In the study area, the shallow groundwater in the dry and wet seasons contains major ions in the relative concentrations of Ca²⁺ > Na⁺> Mg²⁺ > K⁺ for cations and HCO₃⁻ > SO₄²⁻ > Cl⁻ for anions. The statistical results of other ions suggest that the groundwater has been polluted by human activities in the past and either the source of pollution has been removed or that groundwater quality is improving due to biochemical reactions in the aquifer. The results show that the shallow groundwater has slightly high hardness and alkalinity. In general, the hydrochemical facies are predominantly of the HCO₃–Ca type, and rock weathering is likely to be the most important process controlling groundwater chemistry at this study site. In addition, we characterize the groundwater quality for drinking purposes based on the shallow groundwater quality indices using the single standard index method and the entropy-weighted water quality index at the power plant. The results reveal that 81.81% of the groundwater samples are categorized as good quality and excellent quality, and most of the shallow groundwater from the dry and wet seasons is of suitable quality for potable use, except for three sites (J01, J12 and J18) that were polluted by human activities.

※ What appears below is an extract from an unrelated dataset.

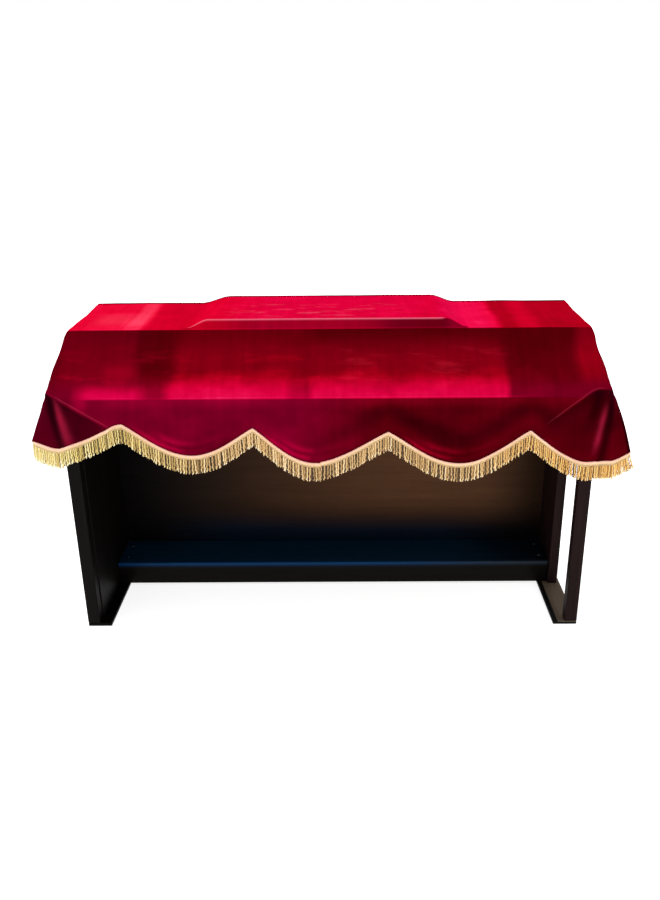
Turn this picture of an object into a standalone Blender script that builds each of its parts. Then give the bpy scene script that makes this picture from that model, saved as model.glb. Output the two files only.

Based on this detailed information about shallow groundwater chemistry and the groundwater quality assessment, an established model of numerical simulation is used for evaluating the groundwater environmental impact from the power plant operation. The results show that the pollutants of abnormal operating condition leakage consist of liquid ammonia, COD, petroleum and ammonia, and they do not exceed the standard value until they disappear after many years of migration time. The pollutants also do not exceed the boundary of the simulated area to enter into the Yangtze River. Overall, these risks of contamination are acceptable according to the most conservative principles of environmental protection. Therefore, it is necessary to carry out effective anti-seepage measures for key areas in the power plant and to put forward emergency measures and pollution control measures.